USA: Why #Ferguson matters

October 27, 2014 By Correspondent

Angie Evans, Washington, DC, SSH Blog Correspondent

Walking across the street to pay the parking meter, a man pulled to curb. I kept my “resting bitch face” on but he still rolled down his window to invite me for a ride. He made sure to comment on my pretty face. I wish this was a rare occurrence; but it isn’t. I wish I could say I was wearing something low cut or short; but I wasn’t. I wish I looked too good that day; but I didn’t. I always wonder what I could do differently when these things happen and realize the answer is nothing.

As a woman, you experience a daily barrage of commentary on all things. You can expect the opinion of strangers whether you smile out of politeness or frown as a defense mechanism. As I walked to a coffee conversation about #FergusonOctober and away from my harasser, the parallels between the microaggressions I experience as a white woman on the street and the institutional racism African Americans have grappled with for centuries that spurred the murder of Michael Brown were obvious. Racism and sexism leave us vulnerable and often disempowered in a society that normalizes both problems

One outcome of institutionalized racism is police harassment. There is no denying that black youth are portrayed negatively in the media. For every positive story about an African American thought leader, writer, or everyday joe, there are half a dozen stories reinforcing racial stereotypes about criminal activity or academic failure. And although you wouldn’t know it from watching the news, the majority of all violent crime in the US is committed by white people – not young black men.

Police are fed the same media we are though, so it’s not surprising that an 18-year-old black kid and a white cop would feel tension around one another. And it’s also not shocking that the media engaged in victim-blaming when the #Ferguson story came out. They wanted to find some way to justify this young man’s death…but lets be real, even if the kid had robbed a store, there was no justification for killing him. No law makes that moral.

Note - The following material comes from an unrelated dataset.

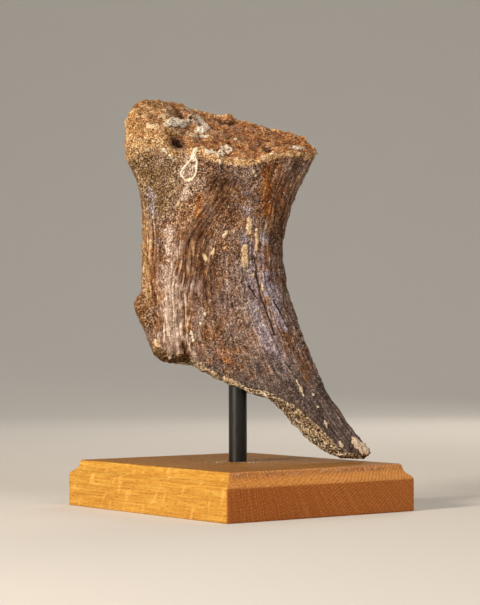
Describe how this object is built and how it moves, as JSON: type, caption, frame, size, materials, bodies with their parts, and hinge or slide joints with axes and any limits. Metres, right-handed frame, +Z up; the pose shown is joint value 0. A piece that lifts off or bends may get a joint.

A group of women in skirts doesn’t provide the grounds for catcalling anymore than black kids hanging out on the sidewalk warrants police harassment and violence.

As more African American families have been sharing their own stories of racially-motivated harassment in recent months, people like me are realizing that what happened in Ferguson wasn’t a one time event. Thanks to more video recordings, we can even see some of these stories. Like when a video was released earlier this month showing a police officer breaking the window of a black family’s car in order to pull the man in the passenger seat from it. Why did the officer stop the car? Because the driver wasn’t wearing her seat belt. Unfortunately the situation escalated quickly. With stories about young black men being killed by police officers are pouring forward left and right, the family was scared and even called the police station from inside the vehicle.

Perhaps the cop who broke through the window isn’t a bad guy. Perhaps the passenger isn’t an angel. But the real problem isn’t the players in this story, the problems are that police disproportionately target persons of color and many African Americans justifiably fear white police officers.

You can’t have a true democracy if one group lives in fear of another and yet, that is our society.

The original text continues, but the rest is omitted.